Pour Netflix, la situation est inversée, le binge-watching est un atout. Ted Sarandos nous explique l’intérêt de sa compagnie dans ce domaine:

«Netflix donne de l’importance aux choix de ses consommateurs. Et la seule façon de leur donner ce choix est de donner tous les épisodes d’un seul coup. Si vous voulez regarder un épisode par semaine, vous le pouvez. Mais si vous regardez treize épisodes en un week-end, vous le pouvez aussi. Notre service est unique, cela permet aux consommateurs de ne pas être frustrés s’ils veulent tout regarder d’un coup.»

Et cela marche. Comme l’expliquait le romancier et scénariste Rafael Yglesias à Indiewire en 2014, le binge-watching et la diffusion en une seule fois de toute une saison est «clairement une stratégie intelligente»:

«Encourager les plus grands fans d’une série à dévorer les épisodes met en place un buzz et une sorte de cascade sociale qui font les vrais succès. En d’autres termes, tous les gens qui bingent la saison 2 de House of Cards, et qui en parlent, m’ont poussé à y revenir et à commencer à binger la saison 1.»

L’effervescence autour d’une série lors de sa diffusion instantanée est le moteur économique d’un service de SVoD comme Netflix. Et être en mesure de savoir quelles sont les séries les plus binge-watchées devient donc un avantage décisif pour l’entreprise qui, comme on l’a vu, cherche à faire de cette pratique une «norme». Avec ces données, Netflix pourrait donc facilement créer des séries qui favorisent cette pratique, et donc le modèle qu’il défend. Ted Sarandos nous jure pourtant que ces données n’influeront pas leurs productions de séries originales et ne serviront «qu’à améliorer l’organisation de la programmation des séries, pour que les gens puissent mieux choisir les programmes qui correspondent à leur humeur».
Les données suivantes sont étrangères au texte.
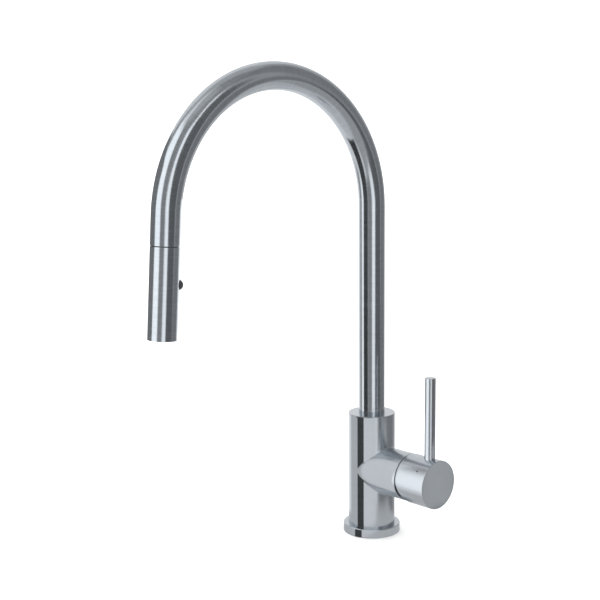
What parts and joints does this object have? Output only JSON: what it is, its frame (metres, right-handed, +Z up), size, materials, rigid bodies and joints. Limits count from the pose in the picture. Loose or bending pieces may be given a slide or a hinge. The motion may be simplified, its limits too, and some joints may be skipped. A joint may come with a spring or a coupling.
{
  "type": "kitchen mixer faucet",
  "caption": "Single-lever kitchen faucet in brushed steel: round body, side handle, high arched swivel spout and a pull-out spray head with a button.",
  "frame": {"origin": "centre of the base flange's underside, on the deck face", "axes": "+Z up along the body and riser; the spout reaches towards -Y and the handle's branch points along +X"},
  "size_m": [0.113, 0.2876, 0.5175],
  "materials": {
    "brushed_steel": "fine satin brushing round the turned parts, along the tube's circumference",
    "brass": "machined, as turned",
    "steel": "plain turned or zinc-plated steel",
    "rubber": "matte black elastomer",
    "white_plastic": "moulded acetal",
    "dark_plastic": "moulded dark grey plastic",
    "ceramic": null,
    "hose_braid": "grey nylon braid over the hose"
  },
  "bodies": {
    "base": {"base_flange": "brushed_steel", "flange_seal": "rubber", "valve_body": "brushed_steel", "threaded_shank": "brass", "stop_screw": "steel", "top_glide_ring": "white_plastic", "hose_foot": "brass", "spray_hose_lower": "hose_braid", "cartridge_base": "white_plastic", "cartridge_seals": "rubber", "cartridge_housing": "white_plastic", "ceramic_disc_fixed": "ceramic", "cartridge_nut": "brass", "dome_ring": "brushed_steel"},
    "deck_clamp": {"rubber_washer": "rubber", "steel_washer": "steel", "shank_nut": "brass", "jack_screws": "steel"},
    "spout": {"spout_tube": "brushed_steel", "spout_nipple": "brass", "glide_ring_lower": "white_plastic", "glide_ring_upper": "white_plastic", "dock_bush": "dark_plastic", "spray_hose_upper": "hose_braid"},
    "hose_end": {"hose_tail": "hose_braid", "hose_ferrule": "steel", "hose_cone": "brass"},
    "spray_head": {"coupling_nut": "brass", "head_washer": "rubber", "head_nose": "dark_plastic", "head_shell": "brushed_steel", "head_core": "dark_plastic", "check_valve_body": "white_plastic", "check_valve_spring": "steel", "diverter_spring": "steel", "nozzle_plate": "dark_plastic", "nozzle_tips": "rubber", "outlet_ring": "dark_plastic", "aerator_housing": "dark_plastic", "aerator_mesh": "steel"},
    "check_poppet": {"check_valve_poppet": "white_plastic"},
    "diverter": {"spray_button": "dark_plastic", "diverter_spool": "white_plastic", "spool_seals": "rubber"},
    "mixer": {"cartridge_rotor": "white_plastic", "stem_pivot_pin": "steel"},
    "lever": {"cartridge_stem": "steel", "handle_cap": "brushed_steel", "handle_lever": "brushed_steel", "handle_clamp_screw": "steel", "index_plug": "dark_plastic"},
    "disc_slide": {"ceramic_disc_moving": "ceramic", "disc_carrier": "white_plastic"}
  },
  "joints": [
    {"name": "clamp_travel", "type": "slide", "parent": "base", "child": "deck_clamp", "axis": [0, 0, 1], "range_m": [-0.042, 0.022]},
    {"name": "spout_swivel", "type": "hinge", "parent": "base", "child": "spout", "pos_m": [0, 0, 0.1], "axis": [0, 0, 1], "range_deg": [-75, 75]},
    {"name": "head_pull", "type": "slide", "parent": "spout", "child": "hose_end", "axis": [0, -0.0698, -0.9976], "range_m": [0, 0.2]},
    {"name": "head_turn", "type": "hinge", "parent": "hose_end", "child": "spray_head", "pos_m": [0, -0.24224, 0.30226], "axis": [0, 0.0698, 0.9976], "continuous": true},
    {"name": "button_press", "type": "slide", "parent": "spray_head", "child": "diverter", "axis": [-0.4226, -0.9041, 0.0632], "range_m": [0, 0.002], "stiffness_N_per_m": 900, "springref_m": -0.002, "deforming": ["diverter_spring"]},
    {"name": "check_lift", "type": "slide", "parent": "spray_head", "child": "check_poppet", "axis": [0, -0.0698, -0.9976], "range_m": [0, 0.002], "stiffness_N_per_m": 120, "springref_m": -0.001, "deforming": ["check_valve_spring"]},
    {"name": "temperature", "type": "hinge", "parent": "base", "child": "mixer", "pos_m": [0.046, 0, 0.0646], "axis": [1, 0, 0], "range_deg": [-45, 45]},
    {"name": "flow_tilt", "type": "hinge", "parent": "mixer", "child": "lever", "pos_m": [0.046, 0, 0.0646], "axis": [0, 1, 0], "range_deg": [0, 18]},
    {"name": "disc_travel", "type": "slide", "parent": "mixer", "child": "disc_slide", "axis": [0, 0, 1], "range_m": [0, 0.0045]}
  ],
  "couplings": [
    {"joint": "disc_travel", "follows": "flow_tilt", "m_per_rad": 0.014}
  ]
}
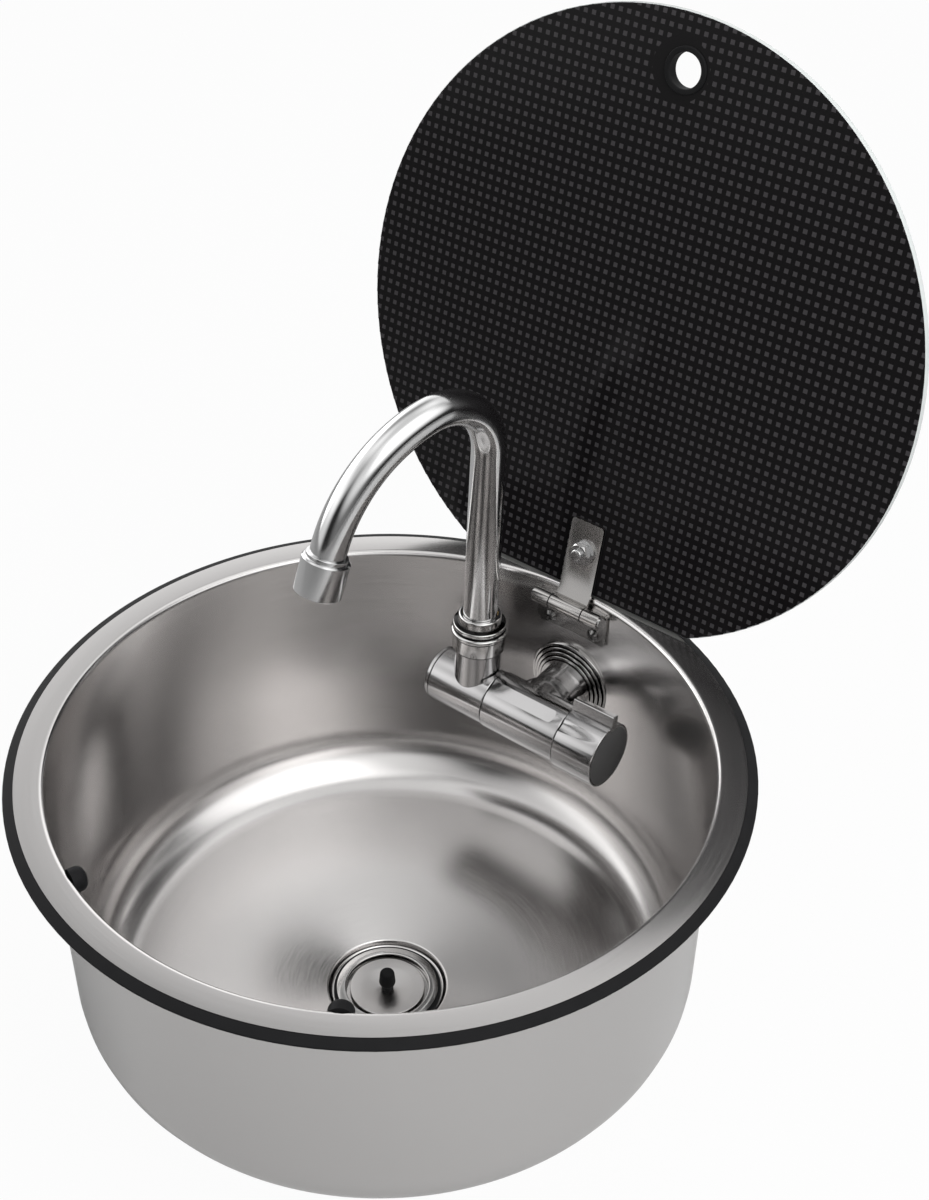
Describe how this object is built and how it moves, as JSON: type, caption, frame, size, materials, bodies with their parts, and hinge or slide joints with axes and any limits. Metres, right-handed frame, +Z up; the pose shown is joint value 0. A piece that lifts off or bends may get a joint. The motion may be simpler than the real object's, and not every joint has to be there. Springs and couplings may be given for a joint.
{
  "type": "camper sink",
  "caption": "Round drop-in steel sink with a hinged dark glass lid, a folding swivel tap inside the bowl and a lift-out strainer waste.",
  "frame": {"origin": "bowl's centre in the plane of the worktop, under the rim gasket", "axes": "+Z up along the bowl's axis; +Y towards the lid's hinge at the back; +X to the right of someone at the front"},
  "size_m": [0.3911, 0.4552, 0.5742],
  "materials": {
    "bowl_steel": "satin, brushed around the wall",
    "black_rubber": "matt moulded rubber",
    "hinge_steel": "stamped stainless, lightly polished",
    "fastener_steel": "bright plated steel",
    "dark_glass": "toughened glass, back-painted black with small grey squares",
    "white_plastic": "moulded plastic",
    "tap_chrome": "polished plate",
    "tap_satin": "satin plate",
    "raw_brass": "plain machined brass",
    "ceramic": "polished technical ceramic",
    "dark_plastic": "fine-grained moulded plastic",
    "spout_chrome": "mirror-polished plate",
    "strainer_steel": "pressed stainless"
  },
  "bodies": {
    "basin": {"bowl": "bowl_steel", "rim_gasket": "black_rubber", "lid_bumpers": "black_rubber", "hinge_plate": "hinge_steel", "hinge_pin": "hinge_steel", "hinge_screws": "fastener_steel", "hinge_screw_nuts": "fastener_steel", "tap_flange": "tap_chrome", "tap_body": "tap_satin", "journal_seals": "black_rubber", "elbow_retainer": "fastener_steel", "shank_seal": "black_rubber", "shank_washer": "fastener_steel", "shank_nut": "raw_brass", "inlet_tail": "raw_brass", "tail_nut": "raw_brass", "valve_cartridge": "raw_brass", "valve_disc_fixed": "ceramic", "waste_flange": "spout_chrome", "waste_gasket": "black_rubber", "waste_washer": "black_rubber", "waste_nut": "white_plastic", "waste_cup": "white_plastic"},
    "lid": {"lid_glass": "dark_glass", "lid_grommet": "black_rubber", "lid_strap": "hinge_steel", "strap_pad": "black_rubber", "lid_bolt": "fastener_steel", "lid_bolt_sleeve": "white_plastic", "lid_bolt_washer": "fastener_steel", "lid_bolt_nut": "fastener_steel"},
    "elbow": {"folding_elbow": "tap_satin", "elbow_end_cap": "tap_satin", "collar_nut": "tap_satin"},
    "spout": {"spout_tube": "spout_chrome", "spout_foot": "raw_brass", "spout_seals": "black_rubber", "aerator_housing": "spout_chrome", "aerator_insert": "white_plastic"},
    "knob": {"tap_knob": "tap_satin", "knob_screw": "fastener_steel", "knob_cap": "dark_plastic", "valve_spindle": "raw_brass", "valve_disc_turning": "ceramic"},
    "strainer": {"strainer_cover": "spout_chrome", "strainer_basket": "strainer_steel", "strainer_stem": "strainer_steel", "strainer_knob": "dark_plastic"}
  },
  "joints": [
    {"name": "lid_hinge", "type": "hinge", "parent": "basin", "child": "lid", "pos_m": [0.001, 0.16585, -0.0032], "axis": [1, 0, 0], "range_deg": [0, 104]},
    {"name": "spout_fold", "type": "hinge", "parent": "basin", "child": "elbow", "pos_m": [-0.038, 0.13192, -0.062], "axis": [1, 0, 0], "range_deg": [0, 93]},
    {"name": "spout_swivel", "type": "hinge", "parent": "elbow", "child": "spout", "pos_m": [-0.038, 0.13192, -0.062], "axis": [0, 0.0523, 0.9986], "range_deg": [-60, 102]},
    {"name": "tap_knob_turn", "type": "hinge", "parent": "basin", "child": "knob", "pos_m": [0.029, 0.13192, -0.062], "axis": [1, 0, 0], "range_deg": [0, 90]},
    {"name": "strainer_lift", "type": "slide", "parent": "basin", "child": "strainer", "axis": [0, 0, 1], "range_m": [0, 0.06]}
  ],
  "couplings": [
    {"joint": "spout_fold", "follows": "lid_hinge", "ratio": 0.89423},
    {"joint": "spout_swivel", "follows": "lid_hinge", "ratio": 0.98077}
  ]
}
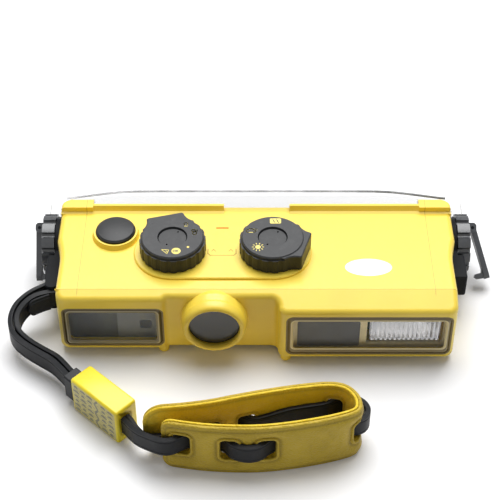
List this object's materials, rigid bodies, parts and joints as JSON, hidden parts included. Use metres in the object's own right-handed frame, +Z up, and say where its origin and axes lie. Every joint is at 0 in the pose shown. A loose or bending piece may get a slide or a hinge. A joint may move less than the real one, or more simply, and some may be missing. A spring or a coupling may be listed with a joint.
{
  "type": "waterproof film camera",
  "caption": "Flat waterproof cartridge-film camera in a moulded housing with built-in flash, clear hinged back, end latches and a wrist strap.",
  "frame": {"origin": "centre of the tripod socket mouth, in the plane of the feet", "axes": "+X to the flash end, along the length; -Y is the way the lenses look; +Z up through the dials"},
  "size_m": [0.229, 0.1453, 0.047],
  "materials": {
    "yellow_shell": "fine satin grain",
    "black_plastic": "satin, moulded",
    "charcoal_plastic": "satin, moulded",
    "clear_plastic": "clear, polished",
    "dark_glass": "polished, dark",
    "lens_glass": "polished",
    "seal_rubber": "matt",
    "strap_rubber": "satin",
    "pad_vinyl": "grained vinyl over foam",
    "tag_plastic": "smooth",
    "steel": "plain",
    "brass": "turned",
    "grey_plate": "matt",
    "gold_trim": "satin",
    "reflector": "bright",
    "diffuser": "ribbed, clear",
    "board": "matt",
    "cell_jacket": "gloss sleeve"
  },
  "bodies": {
    "housing": {"housing_shell": "yellow_shell", "viewfinder_window": "clear_plastic", "viewfinder_seal": "seal_rubber", "flash_window": "clear_plastic", "flash_seal": "seal_rubber", "lens_port_glass": "dark_glass", "lens_port_seal": "seal_rubber", "viewfinder_mask": "black_plastic", "viewfinder_objective": "lens_glass", "viewfinder_eyepiece": "lens_glass", "shutter_spring": "steel", "back_gasket": "seal_rubber", "back_hinge_pin": "steel", "inner_chassis": "black_plastic", "battery_cell": "cell_jacket", "battery_spring_contact": "steel", "battery_end_contact": "steel", "lens_bracket": "black_plastic", "shutter_box": "black_plastic", "flash_trim": "gold_trim", "front_plate": "grey_plate", "flash_reflector": "reflector", "flash_tube": "lens_glass", "flash_diffuser": "diffuser", "flash_board": "board", "flash_capacitor": "cell_jacket", "tripod_socket": "brass", "strap_band": "strap_rubber", "strap_keeper": "strap_rubber", "tag_block": "tag_plastic", "strap_lug_loop": "strap_rubber", "strap_tail": "strap_rubber", "wrist_pad": "pad_vinyl", "latch_base_left": "black_plastic", "latch_base_right": "black_plastic"},
    "focus_control": {"focus_dial": "charcoal_plastic", "focus_dial_cap": "charcoal_plastic", "focus_shaft": "black_plastic"},
    "exposure_control": {"exposure_dial": "charcoal_plastic", "exposure_dial_cap": "charcoal_plastic", "exposure_shaft": "black_plastic"},
    "lens_carriage": {"lens_barrel": "black_plastic", "taking_lens": "lens_glass"},
    "aperture": {"aperture_slider": "steel"},
    "shutter_release": {"shutter_button": "charcoal_plastic"},
    "clear_back": {"back_cover": "clear_plastic"},
    "left_latch": {"latch_knob_left": "black_plastic", "latch_shaft_left": "steel", "lever_pin_left": "steel"},
    "left_lever": {"latch_lever_left": "black_plastic"},
    "right_latch": {"latch_knob_right": "black_plastic", "latch_shaft_right": "steel", "lever_pin_right": "steel"},
    "right_lever": {"latch_lever_right": "black_plastic"},
    "film_advance": {"film_advance_lever": "black_plastic"}
  },
  "joints": [
    {"name": "focus_turn", "type": "hinge", "parent": "housing", "child": "focus_control", "pos_m": [-0.0386, -0.0059, 0.04], "axis": [0, 0, 1], "range_deg": [-70, 80]},
    {"name": "lens_slide", "type": "slide", "parent": "housing", "child": "lens_carriage", "axis": [0, -1, 0], "range_m": [-0.00065, 0.0006]},
    {"name": "exposure_turn", "type": "hinge", "parent": "housing", "child": "exposure_control", "pos_m": [0.0075, -0.0059, 0.04], "axis": [0, 0, 1], "range_deg": [-40, 40]},
    {"name": "aperture_slide", "type": "slide", "parent": "housing", "child": "aperture", "axis": [1, 0, 0], "range_m": [-0.0004, 0.0004]},
    {"name": "shutter_press", "type": "slide", "parent": "housing", "child": "shutter_release", "axis": [0, 0, -1], "range_m": [0, 0.0015], "stiffness_N_per_m": 800, "springref_m": -0.001, "deforming": ["shutter_spring"]},
    {"name": "back_hinge", "type": "hinge", "parent": "housing", "child": "clear_back", "pos_m": [0, 0.0288, 0.0026], "axis": [-1, 0, 0], "range_deg": [0, 100]},
    {"name": "left_latch_turn", "type": "hinge", "parent": "housing", "child": "left_latch", "pos_m": [-0.0955, 0.0207, 0.0185], "axis": [1, 0, 0], "range_deg": [0, 90]},
    {"name": "left_lever_fold", "type": "hinge", "parent": "left_latch", "child": "left_lever", "pos_m": [-0.1048, 0.02593, 0.02373], "axis": [0, 0.7071, -0.7071], "range_deg": [0, 90]},
    {"name": "right_latch_turn", "type": "hinge", "parent": "housing", "child": "right_latch", "pos_m": [0.0955, 0.0207, 0.0185], "axis": [1, 0, 0], "range_deg": [0, 90]},
    {"name": "right_lever_fold", "type": "hinge", "parent": "right_latch", "child": "right_lever", "pos_m": [0.1048, 0.02593, 0.02373], "axis": [0, -0.7071, 0.7071], "range_deg": [-16, 74]},
    {"name": "film_advance_stroke", "type": "hinge", "parent": "housing", "child": "film_advance", "pos_m": [-0.062, -0.006, 0.002], "axis": [0, 0, -1], "range_deg": [0, 40], "stiffness_Nm_per_rad": 0.02, "springref_deg": -5.73}
  ],
  "couplings": [
    {"joint": "lens_slide", "follows": "focus_turn", "m_per_rad": -0.00045},
    {"joint": "aperture_slide", "follows": "exposure_turn", "m_per_rad": 0.00045}
  ]
}
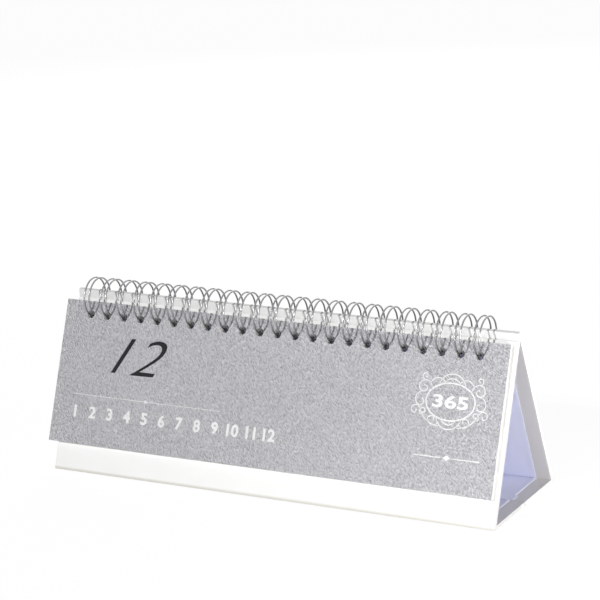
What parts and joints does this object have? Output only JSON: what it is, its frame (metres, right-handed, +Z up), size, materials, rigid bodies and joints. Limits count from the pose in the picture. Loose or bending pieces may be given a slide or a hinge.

Quoi qu’il en soit, la connaissance de plus en plus précise de nos habitudes de consommation grâce à internet permettra aux networks numériques comme Netflix d’améliorer leur offre, aussi bien en matière de contenus originaux que de catalogue déjà existant. Et ce genre d’études, aussi anodine puisse-t-elle paraître, deviendra bientôt un atout majeur pour le géant américain de la SVoD.